Peut-être donc faut-il nous arrêter un instant et réfléchir : pourquoi l’apôtre Paul entame-t-il ses lettres par ces deux mots, grâce et paix ? 


La grâce, c’est le pardon de Dieu, à cause de Jésus crucifié. C’est le salut gratuit, la vie redonnée sans qu’on la mérite, comme un condamné à qui l’on fait grâce. Et la paix, c’est une relation fraternelle, harmonieuse, entre les êtres.

La grâce est verticale, elle nous relie Dieu ; c’est l’axe de la croix (geste). La paix est horizontale, elle relie les humains entre eux ; ce sont les bras de la croix (geste).

Au fond, nous avons là le résumé de tout le christianisme !

Mais il nous faut aller plus loin. On sent nettement, dans les 11 versets que nous venons de lire, une affection, un lien sentimental très fort. Paul est en relation intense avec les chrétiens de Philippes ; une relation où s’expriment des émotions, un souci mutuel. Il les porte vraiment dans son cœur, comme il l’écrit au verset 7. Ce lien affectif, explique-t-il, cette tendresse, viennent du Christ, de sa faveur.
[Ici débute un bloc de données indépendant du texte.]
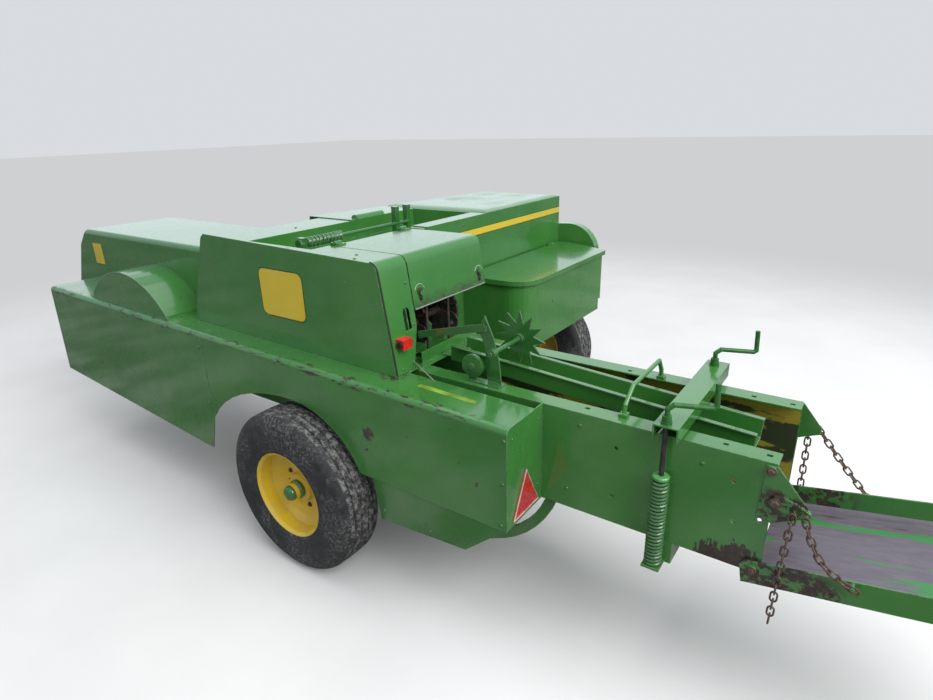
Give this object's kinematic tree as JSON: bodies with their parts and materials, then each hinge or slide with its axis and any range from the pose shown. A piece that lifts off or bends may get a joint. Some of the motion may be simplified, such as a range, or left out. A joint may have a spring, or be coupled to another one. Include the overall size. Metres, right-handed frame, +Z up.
{
  "type": "square baler",
  "caption": "Towed small square baler with side pickup, twine-tying knotters, density rail and a folding bale chute.",
  "frame": {"origin": "middle of the machine's outline, on the ground", "axes": "+X forward, in the direction of travel; +Y to the machine's left; +Z up"},
  "size_m": [6.5266, 2.408, 1.46],
  "materials": {
    "case_left": "satin",
    "case_right": "satin",
    "case_plates": "satin",
    "density_rail": "satin",
    "density_beams": "satin",
    "tension_rods": "satin",
    "tension_springs": "satin",
    "case_hoop": "satin",
    "meter_bracket": "satin",
    "star_wheel": "satin",
    "rear_ears": "satin",
    "chute": "satin",
    "hanging_chains": "satin",
    "slack_chains": "satin",
    "front_shield": "satin",
    "rear_shield": "satin",
    "lower_skirt": "satin",
    "reflectors": "gloss",
    "gear_cover": "satin",
    "side_panel": "satin",
    "top_deck": "satin",
    "spring_rod": "satin",
    "front_hood": "satin",
    "front_frame": "satin",
    "gearbox": "satin",
    "flywheel": "satin",
    "pto_shaft": "satin",
    "tongue": "satin",
    "stand_leg": "satin",
    "axle_beam": "satin",
    "left_tyre": "satin",
    "left_rim": "satin",
    "right_tyre": "satin",
    "right_rim": "satin",
    "feeder_hood": "satin",
    "chain_cover": "satin",
    "feeder_floor": "satin",
    "feeder_auger": "satin",
    "twine_box": "satin",
    "twine_lid": "satin",
    "knotter_cover": "satin",
    "knotters": "satin",
    "bale_counter": "gloss",
    "needle_yoke": "satin",
    "pickup_frame": "satin",
    "stripper_bands": "satin",
    "pickup_reel": "satin",
    "wind_guard": "satin"
  },
  "bodies": {
    "machine": {"case_left": "case_left", "case_right": "case_right", "case_plates": "case_plates", "density_rail": "density_rail", "density_beams": "density_beams", "tension_rods": "tension_rods", "tension_springs": "tension_springs", "case_hoop": "case_hoop", "meter_bracket": "meter_bracket", "rear_ears": "rear_ears", "hanging_chains": "hanging_chains", "slack_chains": "slack_chains", "front_shield": "front_shield", "rear_shield": "rear_shield", "lower_skirt": "lower_skirt", "reflectors": "reflectors", "gear_cover": "gear_cover", "side_panel": "side_panel", "top_deck": "top_deck", "spring_rod": "spring_rod", "front_hood": "front_hood", "front_frame": "front_frame", "gearbox": "gearbox", "axle_beam": "axle_beam", "feeder_hood": "feeder_hood", "chain_cover": "chain_cover", "feeder_floor": "feeder_floor", "twine_box": "twine_box", "knotters": "knotters", "bale_counter": "bale_counter", "needle_yoke": "needle_yoke"},
    "left_wheel": {"left_tyre": "left_tyre", "left_rim": "left_rim"},
    "right_wheel": {"right_tyre": "right_tyre", "right_rim": "right_rim"},
    "meter_wheel": {"star_wheel": "star_wheel"},
    "bale_chute": {"chute": "chute"},
    "knotter_lid": {"knotter_cover": "knotter_cover"},
    "twine_box_lid": {"twine_lid": "twine_lid"},
    "flywheel_rotor": {"flywheel": "flywheel"},
    "tongue_body": {"tongue": "tongue", "pto_shaft": "pto_shaft"},
    "stand": {"stand_leg": "stand_leg"},
    "auger": {"feeder_auger": "feeder_auger"},
    "pickup": {"pickup_frame": "pickup_frame", "stripper_bands": "stripper_bands", "wind_guard": "wind_guard"},
    "reel": {"pickup_reel": "pickup_reel"}
  },
  "joints": [
    {"name": "left_wheel_spin", "type": "hinge", "parent": "machine", "child": "left_wheel", "pos_m": [-0.54868, 1.093, 0.374], "axis": [0, 1, 0], "continuous": true},
    {"name": "right_wheel_spin", "type": "hinge", "parent": "machine", "child": "right_wheel", "pos_m": [-0.54868, -1.056, 0.374], "axis": [0, 1, 0], "continuous": true},
    {"name": "meter_wheel_spin", "type": "hinge", "parent": "machine", "child": "meter_wheel", "pos_m": [-1.36969, 0.618, 1.07], "axis": [0, 1, 0], "continuous": true},
    {"name": "chute_fold", "type": "hinge", "parent": "machine", "child": "bale_chute", "pos_m": [-2.31969, 0.618, 0.585], "axis": [0, 1, 0], "range_deg": [-12, 38], "deforming": ["slack_chains"]},
    {"name": "knotter_cover_open", "type": "hinge", "parent": "machine", "child": "knotter_lid", "pos_m": [-0.56168, 0.618, 1.397], "axis": [0, 1, 0], "range_deg": [0, 75]},
    {"name": "twine_lid_open", "type": "hinge", "parent": "machine", "child": "twine_box_lid", "pos_m": [-0.65968, -0.545, 1.106], "axis": [0, 1, 0], "range_deg": [0, 80]},
    {"name": "flywheel_spin", "type": "hinge", "parent": "machine", "child": "flywheel_rotor", "pos_m": [1.27832, 0.455, 0.98], "axis": [1, 0, 0], "continuous": true},
    {"name": "tongue_swing", "type": "hinge", "parent": "machine", "child": "tongue_body", "pos_m": [1.68832, 0.455, 0.495], "axis": [0, 0, 1], "range_deg": [-18, 10]},
    {"name": "stand_swing", "type": "hinge", "parent": "machine", "child": "stand", "pos_m": [1.37831, 0.095, 0.74], "axis": [0, -1, 0], "range_deg": [0, 90]},
    {"name": "auger_spin", "type": "hinge", "parent": "machine", "child": "auger", "pos_m": [-0.21169, -0.475, 0.87], "axis": [0, 1, 0], "continuous": true},
    {"name": "pickup_lift", "type": "hinge", "parent": "machine", "child": "pickup", "pos_m": [0.06832, -0.545, 0.545], "axis": [0, -1, 0], "range_deg": [-4, 14]},
    {"name": "reel_spin", "type": "hinge", "parent": "pickup", "child": "reel", "pos_m": [0.37832, -0.55, 0.42], "axis": [0, 1, 0], "continuous": true}
  ]
}
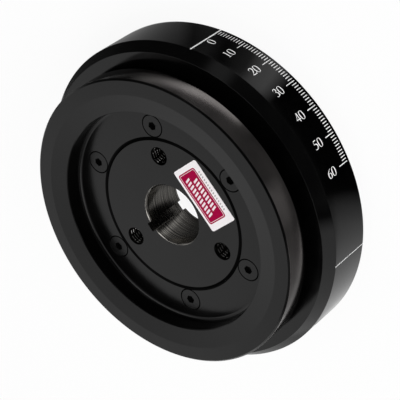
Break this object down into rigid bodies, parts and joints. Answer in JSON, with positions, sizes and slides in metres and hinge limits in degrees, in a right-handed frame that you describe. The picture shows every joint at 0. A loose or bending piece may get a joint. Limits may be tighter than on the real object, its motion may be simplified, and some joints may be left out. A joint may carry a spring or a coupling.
{
  "type": "harmonic balancer",
  "caption": "Round black crankshaft damper: keyed hub with threaded pulley holes, dished screwed-on plate and a rubber-bonded outer ring with a degree scale.",
  "frame": {"origin": "centre of the rear face that the part stands on, on the bore's axis", "axes": "+Z along the bore towards the dished front face, +Y towards the keyway"},
  "size_m": [0.1714, 0.1714, 0.0484],
  "materials": {
    "hub_black": "black oxide on machined steel, satin",
    "plate_black": "semi-gloss black over turned steel",
    "screw_black": "black oxide, satin",
    "ring_black": "gloss black with white engraved lines",
    "elastomer": "matte bonded rubber",
    "label_paper": "printed vinyl sticker"
  },
  "bodies": {
    "root": {"hub": "hub_black", "retaining_plate": "plate_black", "plate_screws": "screw_black", "inertia_ring": "ring_black", "elastomer_ring": "elastomer", "label": "label_paper"}
  },
  "joints": []
}
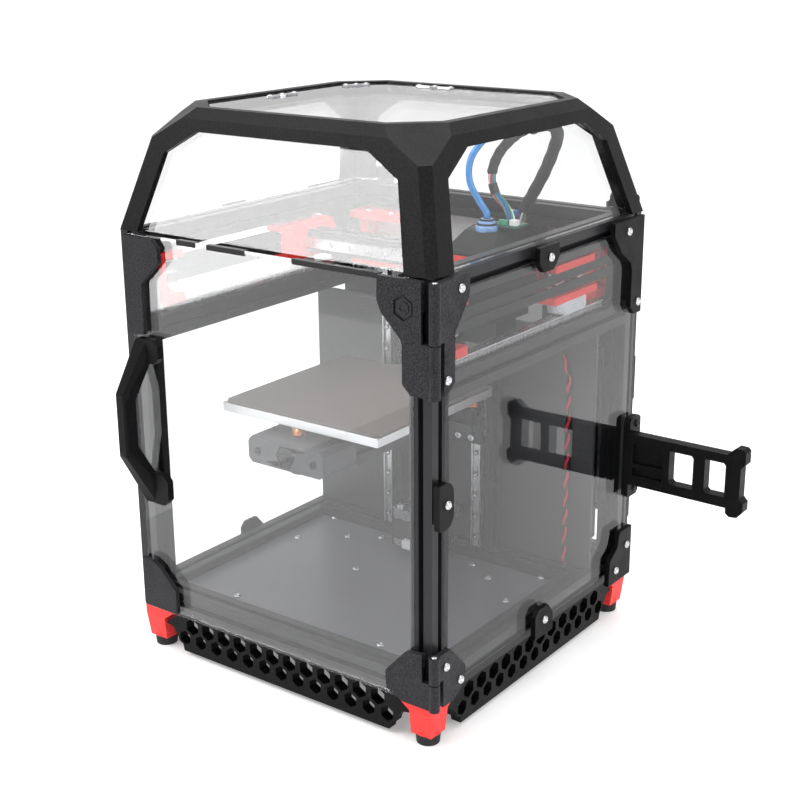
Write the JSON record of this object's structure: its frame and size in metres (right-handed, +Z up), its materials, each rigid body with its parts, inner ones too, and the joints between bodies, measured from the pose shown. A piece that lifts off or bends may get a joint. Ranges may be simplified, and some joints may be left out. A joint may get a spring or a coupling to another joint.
{
  "type": "enclosed desktop 3-D printer",
  "caption": "Small enclosed 3-D printer: slotted extrusion frame, hinged clear door, hinged faceted top hat, sliding gantry and toolhead, lifting heated bed, side spool arm",
  "frame": {"origin": "middle of the bounding box in X and Y, on the surface the rubber foot pads stand on", "axes": "+Z up, -Y towards the door at the front, +X towards the side with the spool arm"},
  "size_m": [0.3238, 0.2668, 0.35],
  "materials": {
    "aluminium": "machined, light tooling marks",
    "black_extrusion": "black anodised, satin",
    "black_print": "black printed plastic, fine layer lines and speckled texture",
    "blue_tube": "blue fluoropolymer tube",
    "build_sheet": "textured coating on spring steel",
    "clear_acrylic": "clear acrylic sheet, polished",
    "grey_panel": "matt dark grey sheet",
    "red_print": "red printed plastic, satin",
    "sleeve": "black braided sleeve over wires",
    "steel": "ground steel",
    "white_panel": "translucent white sheet"
  },
  "bodies": {
    "frame": {"frame_side_right": "black_extrusion", "frame_side_left": "black_extrusion", "rail_bottom_front": "black_extrusion", "rail_bottom_rear": "black_extrusion", "rail_top_rear": "black_extrusion", "lift_frame": "black_extrusion", "lift_rail_left": "steel", "lift_rail_right": "steel", "y_rail_right": "steel", "y_rail_left": "steel", "floor_panel": "grey_panel", "inner_back_panel": "grey_panel", "side_panel_right": "clear_acrylic", "side_panel_left": "clear_acrylic", "rear_panel": "white_panel", "foot_front_right": "red_print", "foot_front_left": "red_print", "foot_rear_right": "red_print", "foot_rear_left": "red_print", "skirt_front": "black_print", "skirt_rear": "black_print", "skirt_right": "black_print", "skirt_left": "black_print", "drive_unit_right": "red_print", "drive_unit_left": "red_print", "lift_motor": "steel", "power_box": "black_print", "spool_holder": "black_print", "clip_right_top": "black_print", "clip_right_front": "black_print", "clip_right_bottom": "black_print", "clip_right_rear_low": "black_print", "clip_right_rear_top": "black_print", "hinge_fixed_upper": "black_print", "hinge_fixed_lower": "black_print", "hat_hinge_right": "black_print", "hat_hinge_left": "black_print", "loom_anchor": "black_print"},
    "door": {"hinge_door_upper": "black_print", "hinge_door_lower": "black_print", "door_panel": "clear_acrylic", "door_latch_upper": "black_print", "door_latch_lower": "black_print", "door_handle": "black_print"},
    "top_hat": {"hat_frame": "black_print", "hat_windows": "clear_acrylic", "hat_top_panel": "clear_acrylic"},
    "gantry": {"xy_joint_right": "red_print", "xy_joint_left": "red_print", "cross_beam": "black_extrusion", "filament_tube": "blue_tube", "loom_front": "sleeve", "loom_rear": "sleeve"},
    "toolhead": {"toolhead": "black_print"},
    "bed": {"build_plate": "aluminium", "build_sheet": "build_sheet", "bed_carrier": "black_extrusion", "bed_front_mount": "black_print"},
    "screw": {"lead_screw": "steel"}
  },
  "joints": [
    {"name": "door_hinge", "type": "hinge", "parent": "frame", "child": "door", "pos_m": [0.07705, -0.11496, 0.1495], "axis": [0, 0, 1], "range_deg": [0, 150]},
    {"name": "top_hat_hinge", "type": "hinge", "parent": "frame", "child": "top_hat", "pos_m": [-0.04355, 0.12984, 0.2813], "axis": [-1, 0, 0], "range_deg": [0, 100]},
    {"name": "gantry_slide", "type": "slide", "parent": "frame", "child": "gantry", "axis": [0, 1, 0], "range_m": [-0.085, 0.022], "deforming": ["loom_rear"]},
    {"name": "toolhead_slide", "type": "slide", "parent": "gantry", "child": "toolhead", "axis": [1, 0, 0], "range_m": [-0.138, 0.002], "deforming": ["filament_tube", "loom_front"]},
    {"name": "bed_lift", "type": "slide", "parent": "frame", "child": "bed", "axis": [0, 0, 1], "range_m": [-0.052, 0.027]},
    {"name": "screw_spin", "type": "hinge", "parent": "frame", "child": "screw", "pos_m": [-0.04355, 0.04764, 0.1295], "axis": [0, 0, 1], "continuous": true}
  ],
  "couplings": [
    {"joint": "screw_spin", "follows": "bed_lift", "rad_per_m": 785.4}
  ]
}
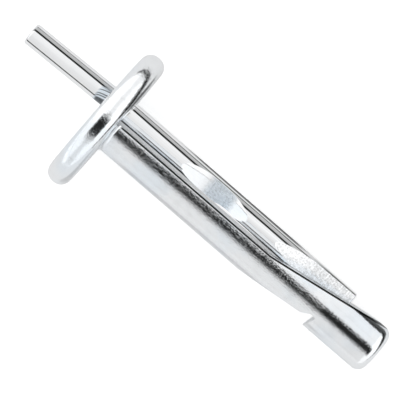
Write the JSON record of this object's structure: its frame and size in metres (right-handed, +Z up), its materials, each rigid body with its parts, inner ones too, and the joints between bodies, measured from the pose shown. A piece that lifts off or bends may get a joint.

C’est toujours grâce et paix (gestes).


Une petite pause. Revenons en 2022, au Bouveret ; pour nous demander s’il y a toujours place, dans nos communautés chrétiennes et nos paroisses, pour des relations comme celle-là. Grâce et paix. Joie du salut reçu, gratis, et affection visible entre nous. Bigre ! Cette lettre serait-elle plus incisive qu’on ne l’avait imaginé ?! Car on a tellement tartiné sur l’amour chrétien, dans le style « tout le monde il est beau, tout le monde il est gentil », les yeux dans les yeux, les problèmes oubliés… L’affection entre chrétiens a fini par devenir une image de Saint-Sulpice, mièvre et vaguement écœurante.
    
Tonnerre ! L’amour qui vient du Christ est nettement plus consistant ! Plus pointu ! Il va jusqu’à la croix ! Ce n’est pas une douce pommade qu’on se passe en rêvant ! Ou alors, si vous tenez à la pommade, prenez du Fortalis (vous savez, cette embrocation avec laquelle les sportifs se massent avant l’effort) !

L’erreur ne vient-elle pas de ce que nos affection « chrétiennes » (entre guillemets) puisent davantage dans nos rêves que dans l’évangile ? La paix sans la grâce, c’est peut-être une absence de conflits, mais ce n’est pas une relation durable et forte. Pour cela, une chose est nécessaire : le pardon !

C’est cet amour-là, qui est fait d’échanges et de risques, que Jésus a vécu. C’est cet amour qu’il voudrait voir éclore entre nous. S’il n’y a pas de place dans l’Eglise pour ces sentiments-là, où y en aura-t-il ?!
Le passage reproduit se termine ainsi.